助成金の申請は一般向けの給付金の申請のように簡単ではないので、注意して要件を確認したり書類を準備していきましょう!
出生児両立支援コースの要件
出生時両立支援コースの第1種で定められている助成金を受けるための要件は以下のとおりです。
- 男性従業員が育休を開始するまでに育休制度を就業規則等に規定すること
- 雇用環境整備のための措置を複数おこなっていること
- 育休をとった従業員の業務を代替する労働者の業務見直しに係る規定を策定し、業務体制の整備をしていること
- 男性従業員が子の出生後8週間以内に連続5日以上の育休をとること
- 次世代法に基づいて労働局へ一般事業主行動計画を届け出ること
- 育休を申請する従業員が育休開始日から申請日まで雇用保険被保険者であること
雇用環境整備のための措置とは、育児・介護休業法にもとづいて会社が従業員に対して育休や産後パパ育休に関する研修をおこなったり相談窓口を作ったりするような取り組みのことをさします。
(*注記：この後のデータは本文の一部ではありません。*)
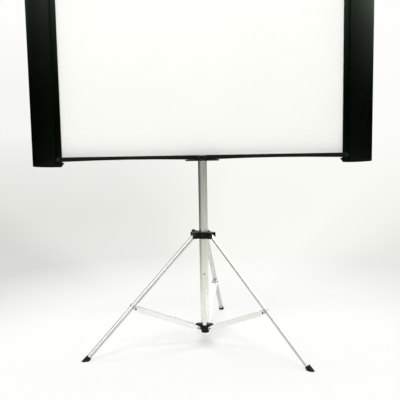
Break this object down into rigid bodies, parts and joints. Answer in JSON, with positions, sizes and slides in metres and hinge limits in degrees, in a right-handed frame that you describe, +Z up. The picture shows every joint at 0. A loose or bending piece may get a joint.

またそのほかにも、従業員がどのように育休に取り組んでいるかという事例や、会社が取り組んでいる育休に関する制度や方針などを従業員に周知することも雇用環境整備の措置としてあげられます。
申請期限
第1種の助成金の申請期限は、育休を取得した従業員が育休を終了した翌日から2ヶ月以内です。
たとえば6月1日から育休を取得して7月1日に終了した場合、7月2日から2ヶ月後の8月1日までが期限となります。
申請に必要な書類
男性従業員が育休を取得して、出生児両立支援コースの第1種を申請する際に必要な書類を確認して準備しましょう。
- 申請書
- 支給要件確認申立書
- 対象の男性従業員の育児休業申出書
- 対象の男性従業員の出勤簿
- 対象の男性従業員の賃金台帳
- 対象の男性従業員の雇用契約書
- 母子手帳
準備した書類を提出する場所は、申請事業主の本社所在地にある労働局雇用環境・均等部(室)というところです。
まとめ
- 育休で男性に助成金が最大102万円も国から支援される!
- 育休で男性が助成金を使う時に利用できるものは「出生時両立支援コース(子育てパパ支援助成金)」
- 育休で男性が使える両立支援助成金のような制度を会社が利用し、職場環境を整えることで福利厚生のアピールにつながる
- 助成金を受けとるには対象となる従業員が育休を開始する前日までに要件を満たす必要がある
育児休暇をしっかり取ってもらって、安心して働ける会社にするために助成金を活用して環境を整えることが大切です!